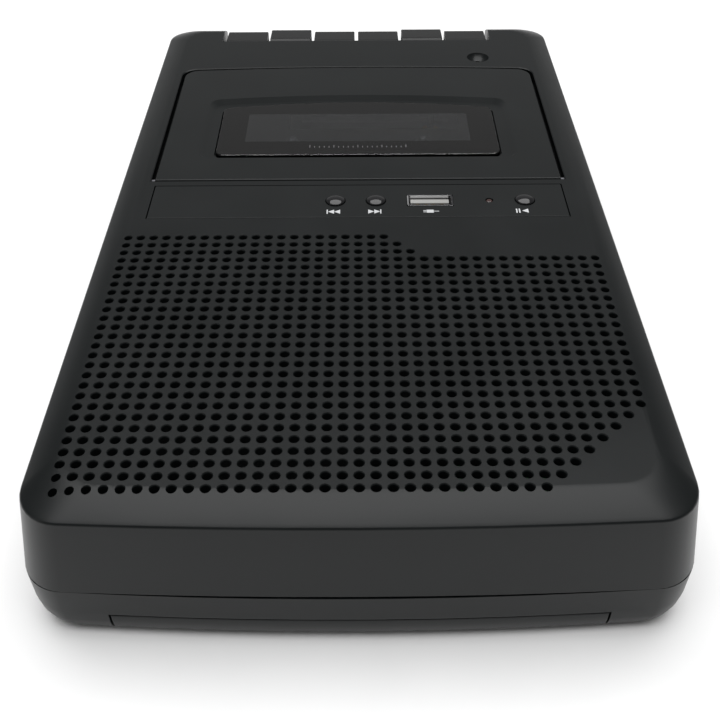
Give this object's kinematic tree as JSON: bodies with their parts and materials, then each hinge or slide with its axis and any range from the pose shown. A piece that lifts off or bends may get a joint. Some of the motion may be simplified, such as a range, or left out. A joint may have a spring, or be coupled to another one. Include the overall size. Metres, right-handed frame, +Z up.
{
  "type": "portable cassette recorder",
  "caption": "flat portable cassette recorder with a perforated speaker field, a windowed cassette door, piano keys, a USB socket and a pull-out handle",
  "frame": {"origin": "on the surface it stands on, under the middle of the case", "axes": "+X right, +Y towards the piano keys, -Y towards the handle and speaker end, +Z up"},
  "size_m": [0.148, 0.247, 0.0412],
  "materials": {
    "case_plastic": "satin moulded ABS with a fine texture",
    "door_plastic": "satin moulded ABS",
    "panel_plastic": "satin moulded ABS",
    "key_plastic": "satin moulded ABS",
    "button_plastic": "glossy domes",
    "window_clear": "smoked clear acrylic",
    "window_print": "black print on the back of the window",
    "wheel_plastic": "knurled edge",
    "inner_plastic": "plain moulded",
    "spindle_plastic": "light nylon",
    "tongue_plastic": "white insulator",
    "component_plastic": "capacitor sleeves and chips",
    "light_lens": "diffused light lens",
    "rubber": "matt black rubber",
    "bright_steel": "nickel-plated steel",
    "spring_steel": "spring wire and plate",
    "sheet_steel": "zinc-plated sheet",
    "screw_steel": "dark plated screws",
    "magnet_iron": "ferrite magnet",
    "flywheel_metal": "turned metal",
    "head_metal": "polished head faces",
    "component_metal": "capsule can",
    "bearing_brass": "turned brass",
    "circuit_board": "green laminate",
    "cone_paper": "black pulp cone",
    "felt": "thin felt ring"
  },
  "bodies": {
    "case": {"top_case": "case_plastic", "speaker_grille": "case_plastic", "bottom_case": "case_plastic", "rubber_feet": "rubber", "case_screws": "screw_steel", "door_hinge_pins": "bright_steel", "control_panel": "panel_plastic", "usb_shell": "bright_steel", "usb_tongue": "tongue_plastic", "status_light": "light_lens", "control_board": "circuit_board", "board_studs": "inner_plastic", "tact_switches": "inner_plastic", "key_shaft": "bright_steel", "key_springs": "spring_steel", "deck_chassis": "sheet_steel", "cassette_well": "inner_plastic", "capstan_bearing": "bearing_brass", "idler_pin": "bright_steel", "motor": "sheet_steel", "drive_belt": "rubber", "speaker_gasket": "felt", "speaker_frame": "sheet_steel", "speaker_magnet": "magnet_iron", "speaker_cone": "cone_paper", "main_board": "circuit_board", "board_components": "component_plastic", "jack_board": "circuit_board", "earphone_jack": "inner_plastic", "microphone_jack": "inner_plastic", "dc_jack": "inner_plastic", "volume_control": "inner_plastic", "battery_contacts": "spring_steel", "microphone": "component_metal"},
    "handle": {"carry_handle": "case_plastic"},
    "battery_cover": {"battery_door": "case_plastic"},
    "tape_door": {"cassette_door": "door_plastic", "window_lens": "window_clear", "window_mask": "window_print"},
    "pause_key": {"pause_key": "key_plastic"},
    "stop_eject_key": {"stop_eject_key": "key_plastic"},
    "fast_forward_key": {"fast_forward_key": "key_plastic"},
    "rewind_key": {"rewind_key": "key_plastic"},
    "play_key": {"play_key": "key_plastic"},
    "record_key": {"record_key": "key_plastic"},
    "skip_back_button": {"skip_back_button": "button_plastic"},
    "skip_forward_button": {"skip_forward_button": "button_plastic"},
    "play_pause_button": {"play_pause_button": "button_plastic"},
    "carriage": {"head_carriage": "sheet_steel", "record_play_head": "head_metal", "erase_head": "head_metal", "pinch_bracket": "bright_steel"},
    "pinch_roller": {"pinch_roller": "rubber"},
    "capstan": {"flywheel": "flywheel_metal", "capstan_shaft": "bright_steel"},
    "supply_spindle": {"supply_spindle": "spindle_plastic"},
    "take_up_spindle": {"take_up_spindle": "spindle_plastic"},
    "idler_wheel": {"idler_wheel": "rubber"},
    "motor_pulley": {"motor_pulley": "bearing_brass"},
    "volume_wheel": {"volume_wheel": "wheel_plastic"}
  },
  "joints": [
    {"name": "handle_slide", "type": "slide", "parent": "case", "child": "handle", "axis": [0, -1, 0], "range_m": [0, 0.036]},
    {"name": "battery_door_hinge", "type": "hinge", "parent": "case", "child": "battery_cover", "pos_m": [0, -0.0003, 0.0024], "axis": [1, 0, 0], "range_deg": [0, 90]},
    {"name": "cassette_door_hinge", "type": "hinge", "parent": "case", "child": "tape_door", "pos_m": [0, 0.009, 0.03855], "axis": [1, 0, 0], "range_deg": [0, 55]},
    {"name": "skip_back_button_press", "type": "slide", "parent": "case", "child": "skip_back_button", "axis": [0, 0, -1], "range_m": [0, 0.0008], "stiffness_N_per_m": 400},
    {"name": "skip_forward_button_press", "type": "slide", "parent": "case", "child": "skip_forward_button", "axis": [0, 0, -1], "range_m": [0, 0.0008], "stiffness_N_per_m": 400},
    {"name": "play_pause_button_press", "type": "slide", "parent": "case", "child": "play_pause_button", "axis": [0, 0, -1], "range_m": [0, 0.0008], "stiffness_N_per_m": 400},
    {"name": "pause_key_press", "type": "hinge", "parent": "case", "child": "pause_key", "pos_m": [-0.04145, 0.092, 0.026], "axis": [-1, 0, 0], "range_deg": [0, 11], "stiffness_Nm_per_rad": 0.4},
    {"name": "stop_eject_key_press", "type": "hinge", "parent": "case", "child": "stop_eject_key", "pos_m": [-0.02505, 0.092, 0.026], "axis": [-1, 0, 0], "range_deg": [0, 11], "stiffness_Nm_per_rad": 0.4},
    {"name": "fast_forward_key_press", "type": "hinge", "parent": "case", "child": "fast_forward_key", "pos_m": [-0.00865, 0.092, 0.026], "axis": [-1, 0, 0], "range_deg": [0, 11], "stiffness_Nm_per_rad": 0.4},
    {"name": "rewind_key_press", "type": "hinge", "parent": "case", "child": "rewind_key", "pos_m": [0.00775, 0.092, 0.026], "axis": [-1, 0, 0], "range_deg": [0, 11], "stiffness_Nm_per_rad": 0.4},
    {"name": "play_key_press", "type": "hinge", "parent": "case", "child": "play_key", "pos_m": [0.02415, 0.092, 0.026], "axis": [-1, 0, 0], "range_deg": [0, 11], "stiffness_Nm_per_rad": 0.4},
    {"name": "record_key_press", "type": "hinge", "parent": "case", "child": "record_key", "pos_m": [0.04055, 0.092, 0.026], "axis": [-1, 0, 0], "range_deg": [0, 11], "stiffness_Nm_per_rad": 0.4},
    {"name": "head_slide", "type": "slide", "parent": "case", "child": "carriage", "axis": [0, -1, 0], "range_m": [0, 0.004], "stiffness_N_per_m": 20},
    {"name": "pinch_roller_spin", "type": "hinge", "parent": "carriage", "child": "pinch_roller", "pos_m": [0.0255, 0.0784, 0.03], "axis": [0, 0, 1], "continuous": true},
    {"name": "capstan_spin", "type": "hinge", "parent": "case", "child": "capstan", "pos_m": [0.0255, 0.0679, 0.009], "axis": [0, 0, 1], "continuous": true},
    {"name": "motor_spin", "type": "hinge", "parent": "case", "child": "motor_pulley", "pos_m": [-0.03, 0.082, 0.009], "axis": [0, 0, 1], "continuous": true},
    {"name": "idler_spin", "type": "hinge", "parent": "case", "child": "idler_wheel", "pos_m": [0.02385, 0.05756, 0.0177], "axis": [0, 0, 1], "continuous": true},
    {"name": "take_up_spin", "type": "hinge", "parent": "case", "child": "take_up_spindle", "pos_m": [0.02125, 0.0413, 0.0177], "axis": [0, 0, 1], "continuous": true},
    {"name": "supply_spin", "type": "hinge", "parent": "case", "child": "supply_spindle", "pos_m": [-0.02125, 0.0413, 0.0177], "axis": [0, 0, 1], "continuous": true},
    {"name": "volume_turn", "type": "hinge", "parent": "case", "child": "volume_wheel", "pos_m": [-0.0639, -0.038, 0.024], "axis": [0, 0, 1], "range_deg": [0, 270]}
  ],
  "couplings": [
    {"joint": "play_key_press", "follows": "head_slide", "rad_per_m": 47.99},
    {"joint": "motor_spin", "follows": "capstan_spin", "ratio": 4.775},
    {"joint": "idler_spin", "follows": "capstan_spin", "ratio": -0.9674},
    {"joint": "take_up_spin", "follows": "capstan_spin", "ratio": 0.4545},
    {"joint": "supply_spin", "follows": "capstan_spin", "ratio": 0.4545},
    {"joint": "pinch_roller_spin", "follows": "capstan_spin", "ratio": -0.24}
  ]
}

· · · ·

### Exercise goal
Find all the lines containing "with" in the material, then copy them.

### Task result
Give this object's kinematic tree as JSON: bodies with their parts and materials, then each hinge or slide with its axis and any range from the pose shown. A piece that lifts off or bends may get a joint. Some of the motion may be simplified, such as a range, or left out. A joint may have a spring, or be coupled to another one. Include the overall size. Metres, right-handed frame, +Z up.
  "caption": "flat portable cassette recorder with a perforated speaker field, a windowed cassette door, piano keys, a USB socket and a pull-out handle",
    "case_plastic": "satin moulded ABS with a fine texture",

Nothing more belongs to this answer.